Programme chairs should carefully write their instructions to reviewers and area chairs to make these expectations clear. They should also be prepared to assist ACs with borderline cases where there is possibility of bias.

We don’t know if these steps alone will reduce the percentage of unblind-ed submissions to an acceptable level. For example, if the percentage of unblinded reviews reaches, say, 80%, this recommendation becomes more like a band-aid that would be unlikely to preserve the benefits of double-blind review. Which brings us to the next point.

Recommendation 2: Measure and Monitor

Much of the heat around this discussion may be because we are, as it were, debating in the blind. It is not difficult to gather more evidence than we have now:

  • We should be able to measure and publicize the percentage of submissions and accepted papers which are prepublished.

  • Although a bit more delicate, we should be able to estimate the percentage of submissions which are not first time submits.

  • If we follow recommendation 1, we should also be able to monitor the percentage of reviews which are unblinded and the percentage of submissions which have had 1, 2, or 3 unblinded reviews.

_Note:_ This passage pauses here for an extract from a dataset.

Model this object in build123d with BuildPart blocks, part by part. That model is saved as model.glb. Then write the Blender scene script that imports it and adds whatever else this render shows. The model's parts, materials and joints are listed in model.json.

  • We should also attempt to record measures of diversity in the accepted papers in terms of authors and institutions. We should keep tracking those measures, monitor for decreases, and the presumed negative correlation with percentage of unblindedness.

Updated 8 May 2018: In discussion after this post was first published, a colleague pointed me to the PLDI FAQ on double blind, which has some good ideas. Another idea which I am starting to see gain traction is to have a “blackout period” in which authors are expected not to post their papers on arXiv or social media starting from a month before the conference deadline, and continuing throughout the review period. This is another interesting compromise which seems to nicely handle the resubmission problems of the AnonArxiv approach.